Tepki ile karşılanan bir başka yapıt, Marcus Harvey'in "Myra" isimli dev tablosu. Marcus, İngiltere'de çok sayıda çocuğu öldüren bir çocuk bakıcısının portresini yapmış. Resimde fırça darbeleri yerine minik çocukların el izleri kullanılmış.
Tracey Emin isimli sanatçının kamp çadırı sergileniyor. Bu genç hanım kamp çadırının iç yüzüne 1995 yılına kadar seks yaptığı erkeklerin isimlerini yazmış.
Marc Quinn, plastik bir maddeden kendi kafasını yapmış. Sonra kendi kanı ile o kafayı kırmızıya boyamış.
İki havuzda boylamasına ikiye ayrılmış bir domuz, yan yana 12 havuzda başından kuyruğuna 12 parçaya kesilmiş bir inek sergileniyor. Kimyevi madde içinde etler, deriler, damarlar olduğu gibi görünüyor.
Bu sanat akımı yeni, on yıllık bir oluşum. İngiltere'de Goldsmiths College'de sanat eğitimi gören Angus Fairhurst, bilinenden farklı biçimde çalışan arkadaşlarının eserlerinin 1988 yılında Londra'da sergilenmesini sağlamış. Eserleri sergilenen öğrencilerden biri olan Damien Hirst bu sergileri sürdürmüş. Farklı ve çarpıcı yapıtlardan oluşan bu sergiler "Freeze" (Donma!) diya adlandırılmış. Bu sanat akımı da Freeze Hareketi olarak gelişmiş. 1988 - 1989 yıllarında Freezeciler Londra'da Saatchi ve Saatchi reklam şirketinin galerisinde çok sayıda sergi açmış.
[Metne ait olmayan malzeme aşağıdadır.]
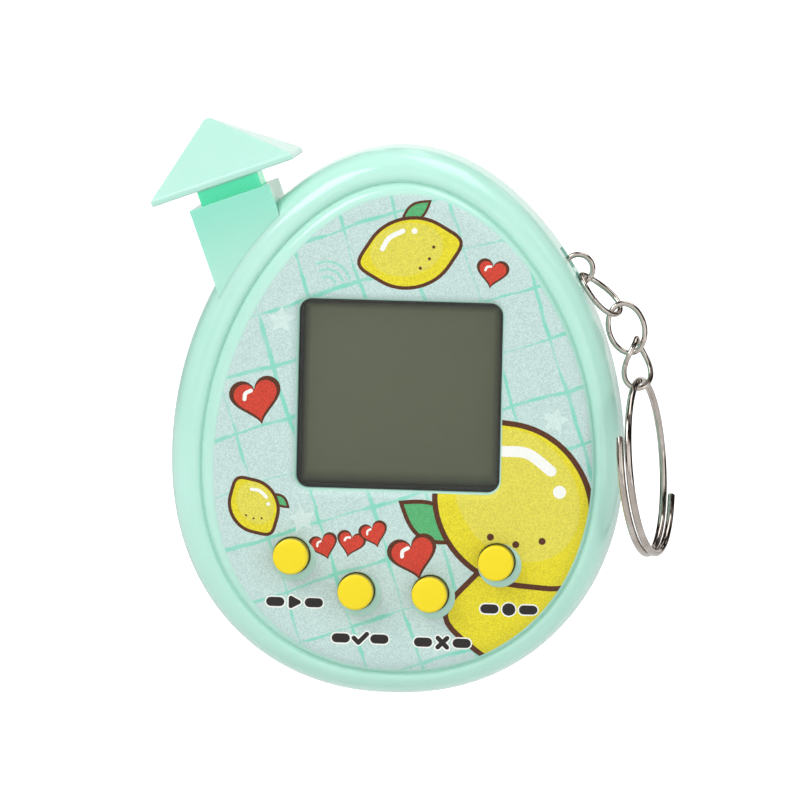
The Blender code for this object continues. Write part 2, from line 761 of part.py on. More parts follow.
def make_tower():
    size = (TOWER_WIDTH, TOWER_ROOT, TOWER_DEPTH)
    tower = block("tower_housing", size, (0, -TOWER_ROOT / 2, 0), MINT, frame=TOWER)
    core_rings = [(TOWER_CORE_INSET, 0.0), (TOWER_CORE_INSET, 2 * PARTING)]
    core = egg("tower_core", core_rings, cutter=True)
    barrel_size = (BARREL_WIDTH, BARREL_LENGTH - BARREL_ROOT, BARREL_DEPTH)
    barrel_middle = (0, -(BARREL_LENGTH + BARREL_ROOT) / 2, 0)
    barrel = block("tower_barrel", barrel_size, barrel_middle, frame=TOWER, cutter=True)
    bore_length = BORE_LENGTH + CUT_OVER
    bore_size = (NECK_WIDTH + 2 * NECK_GAP, bore_length, NECK_DEPTH + 2 * NECK_GAP)
    bore_middle = (0, bore_length / 2 - BORE_LENGTH, 0)
    bore = block("tower_bore", bore_size, bore_middle, frame=TOWER, cutter=True)
    low, high = -BARREL_LENGTH - CUT_OVER, -BORE_LENGTH + NECK_GAP
    hole = rod("pin_hole", PIN_HOLE_RADIUS, low, high, 0, 0, steps=16, frame=TOWER_AXIS, cutter=True)
    combine(tower, "DIFFERENCE", core)
    combine(tower, "UNION", barrel)
    combine(tower, "DIFFERENCE", bore, hole)


def make_roof_knob():
    """A pyramid roof on a neck, with a pin down to the switch."""
    shape = bmesh.new()
    bmesh.ops.create_cone(
        shape,
        cap_ends=True,
        segments=4,
        radius1=math.sqrt(0.5),
        radius2=math.sqrt(0.5) * ROOF_PEAK / ROOF_WIDTH,
        depth=ROOF_HEIGHT - ROOF_BAND,
        matrix=Matrix.Rotation(math.pi / 4, 4, "Z"),
    )
    bmesh.ops.scale(shape, vec=(ROOF_WIDTH, ROOF_DEPTH, 1.0), verts=shape.verts)
    base = [f for f in shape.faces if f.normal.z < -0.9]
    grown = bmesh.ops.extrude_face_region(shape, geom=base)
    moved = [v for v in grown["geom"] if isinstance(v, bmesh.types.BMVert)]
    bmesh.ops.translate(shape, vec=(0, 0, -ROOF_BAND), verts=moved)
    bmesh.ops.delete(shape, geom=base, context="FACES_ONLY")
    bmesh.ops.bevel(
        shape, geom=list(shape.edges), offset=ROOF_EDGE, segments=2, profile=0.5, affect="EDGES"
    )
    lift = Matrix.Translation((ROOF_SHIFT, 0, ROOF_BOTTOM + (ROOF_HEIGHT + ROOF_BAND) / 2))
    bmesh.ops.transform(shape, matrix=lift, verts=shape.verts)
    mesh = mesh_of("roof_knob", shape, smooth_angle=30)
    roof = add_object("roof_knob", mesh, (0, 0, 0), MINT, KNOB_AXIS)
    neck_top = ROOF_BOTTOM + UNION_DEPTH
    neck_size = (NECK_WIDTH, NECK_DEPTH, neck_top - NECK_BOTTOM)
    neck_middle = (0, 0, (neck_top + NECK_BOTTOM) / 2)
    neck = block("roof_neck", neck_size, neck_middle, corner=NECK_CORNER, frame=KNOB_AXIS, cutter=True)
    top = NECK_BOTTOM + UNION_DEPTH
    pin = rod("roof_pin", PIN_RADIUS, PIN_BOTTOM, top, 0, 0, steps=14, frame=TOWER_AXIS, cutter=True)
    combine(roof, "UNION", neck, pin)
    points = []
    coil_points = SPRING_TURNS * 8
    low = -BORE_LENGTH + SPRING_WIRE + MOUNT_GAP
    high = NECK_BOTTOM - SPRING_WIRE - MOUNT_GAP
    for i in range(coil_points + 1):
        a = 2 * math.pi * SPRING_TURNS * i / coil_points
        height = low + (high - low) * i / coil_points
        points.append((SPRING_RADIUS * math.cos(a), SPRING_RADIUS * math.sin(a), height))
    wire("knob_spring", points, SPRING_WIRE, (0, 0, 0), STEEL, frame=TOWER_AXIS)


def make_tower_switch():
    under = BOARD_BOTTOM - MOUNT_GAP - PARTING
    top = SWITCH_TOP - SWITCH_NIB_RISE
    middle = (0, top - SWITCH_SIZE[1] / 2, under - SWITCH_SIZE[2] / 2)
    switch = block("tower_switch", SWITCH_SIZE, middle, BLACK, frame=TOWER)
    nib_middle = (0, SWITCH_TOP - SWITCH_NIB[1] / 2, PIN_SHIFT)
    nib = block("switch_nib", SWITCH_NIB, nib_middle, frame=TOWER, cutter=True)
    combine(switch, "UNION", nib)


def make_chain():
    points = ring_points(JUMP_CENTRE, JUMP_RADIUS, 24)
    wire("jump_ring", points, CHAIN_WIRE, (LUG_X, LUG_UP, PARTING), NICKEL, closed=True)
    for number, (upper, lower, turn, twist) in enumerate(LINKS, 1):
        points = link_points(upper, lower, turn, twist)
        wire(f"chain_link_{number}", points, CHAIN_WIRE, upper, NICKEL, closed=True)
    wire("split_ring", split_ring_points(), RING_WIRE, RING_TOP, NICKEL)


clear_scene()
PARTS = new_collection("virtual_pet_keychain", bpy.context.scene.collection)
CUTTERS = new_collection("cutters", bpy.context.scene.collection)
FACE = new_empty("face_frame", (0, 0, 0), (math.pi / 2, 0, 0))
TOWER = new_empty("tower_frame", (TOWER_X, TOWER_UP, PARTING), (0, 0, TOWER_TILT), FACE)
# These two have z along the tower, out of the case, and y towards the back
KNOB_AXIS = new_empty("knob_axis", (0, 0, 0), (-math.pi / 2, 0, 0), TOWER)
TOWER_AXIS = new_empty("tower_axis", (0, 0, PIN_SHIFT), (-math.pi / 2, 0, 0), TOWER)

MINT = finish("mint_plastic", (0.48, 0.86, 0.74), 0.22)
YELLOW = finish("yellow_plastic", (0.96, 0.78, 0.03), 0.4)
BLACK = finish("black_plastic", (0.02, 0.02, 0.02), 0.5)
OLIVE = finish("display_glass", (0.145, 0.15, 0.1), 0.3)
CLEAR = finish("clear_plastic", (0.9, 0.9, 0.9), 0.05)
GREY_RUBBER = finish("grey_rubber", (0.25, 0.25, 0.26), 0.8)
GREEN_BOARD = finish("green_board", (0.03, 0.25, 0.08), 0.5)
TAN = finish("tan_ceramic", (0.55, 0.4, 0.22), 0.6)
WHITE = finish("white_ceramic", (0.85, 0.85, 0.82), 0.5)
STEEL = finish("steel", (0.6, 0.6, 0.6), 0.3, 1.0)
BRASS = finish("brass", (0.75, 0.55, 0.22), 0.3, 1.0)
NICKEL = finish("nickel_plate", (0.72, 0.69, 0.66), 0.16, 1.0)

make_front_shell()
make_back_shell()
make_display()
make_board()
make_buttons()
make_case_screws()
make_batteries()
make_battery_door()
make_sounder()
make_tower()
make_roof_knob()
make_tower_switch()
make_chain()
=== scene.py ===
import math

import bmesh
import bpy
import numpy as np
from mathutils import Matrix, Vector
from mathutils.geometry import delaunay_2d_cdt


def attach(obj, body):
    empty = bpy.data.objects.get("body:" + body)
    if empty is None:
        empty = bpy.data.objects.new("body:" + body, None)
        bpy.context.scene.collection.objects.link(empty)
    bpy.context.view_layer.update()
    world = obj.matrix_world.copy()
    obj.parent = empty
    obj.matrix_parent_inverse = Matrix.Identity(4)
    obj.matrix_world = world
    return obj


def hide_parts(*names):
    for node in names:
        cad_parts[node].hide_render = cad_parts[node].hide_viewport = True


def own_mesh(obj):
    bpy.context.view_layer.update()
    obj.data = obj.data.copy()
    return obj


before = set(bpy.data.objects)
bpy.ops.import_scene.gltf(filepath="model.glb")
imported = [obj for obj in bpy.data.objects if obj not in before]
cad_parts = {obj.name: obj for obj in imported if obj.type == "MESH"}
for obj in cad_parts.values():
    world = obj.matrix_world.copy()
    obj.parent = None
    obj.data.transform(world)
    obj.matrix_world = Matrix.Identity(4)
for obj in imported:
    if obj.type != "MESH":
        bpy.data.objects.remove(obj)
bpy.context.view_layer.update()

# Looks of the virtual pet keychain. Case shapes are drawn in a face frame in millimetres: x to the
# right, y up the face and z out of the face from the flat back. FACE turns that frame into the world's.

MM = 0.001
FACE = Matrix.Scale(MM, 4) @ Matrix.Rotation(math.pi / 2, 4, "X")

# Case outline and heights
HALF_WIDTH = 26.9
WIDEST_UP = -4.5
UPPER_REACH = 37.0
LOWER_REACH = 28.25
LOWER_POWER = 2.15
UPPER_TAPER = 0.08
CASE_STEPS = 240
PARTING = 9.0
SEAM = 0.15
PLATEAU_TOP = 17.2
INSIDE_TOP = 15.5
WALL = 1.7

# The rim and the plateau sit to the right of the outline and below it, by this much at this inset
FACE_SHIFT = Vector((0.57, -0.57))
FULL_SHIFT_INSET = 3.0
GROOVE_INSET = 3.5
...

Bu tip yeni sanat akımına yatırım yapan galericiler ve koleksiyoncular "Freeze Grubu" sanatçılarının resimlerini toplamaya başlamış. Bu tip resimlere yatırım yapmanın bir çeşit "kumar" olduğuna inananlardan biri olan Charles Saatchi on yıl boyunca 41 sanatçının iki yüze yakın yapıtını toplamış. Ve işte "Sansation" koleksiyonu böyle oluşmuş.
Koleksiyon 1997 yılında İngiltere'de 1999 yılının başında Hamburg ve Berlin'de sergilendikten sonra New York'a getirilmiş. Kimileri "Bu sanat mı? Böyle sanat olur mu?" derken kimileri de "İşte sanatta yenilik böyle olur. Yıllardır aynı şeyi yapan, yapılmışı tekrarlayan sanatçıların modası geçti... Gerçek sanatçılar bu gençler" diyor.
Serginin adı "Sansasyon". Adı ile bile hedefi belirlenmiş. Sergilenen yapıtlar göreni sarsıyor, çarpıyor... Aklını karıştırıyor. Midesini bulandırıyor. Sanatçılar herhalde bunu istiyor ve yapmak istediklerinde başarılı oluyor. Koleksiyon sahibi ve koleksiyonu büyük şehirlerde sergileyen "Saatchi" ise hem kendinin hem de reklam şirketinin "reklamını" sansasyon ile duyuruyor.
İnsanlar da farklı yapıt görmeye meraklı olmalı ki, "berbat, rezil, mide bulandırıcı, deli işi..." denilmesine rağmen sergiyi görmek için sokaklarda saatlerce bilet kuyruğunda bekliyor.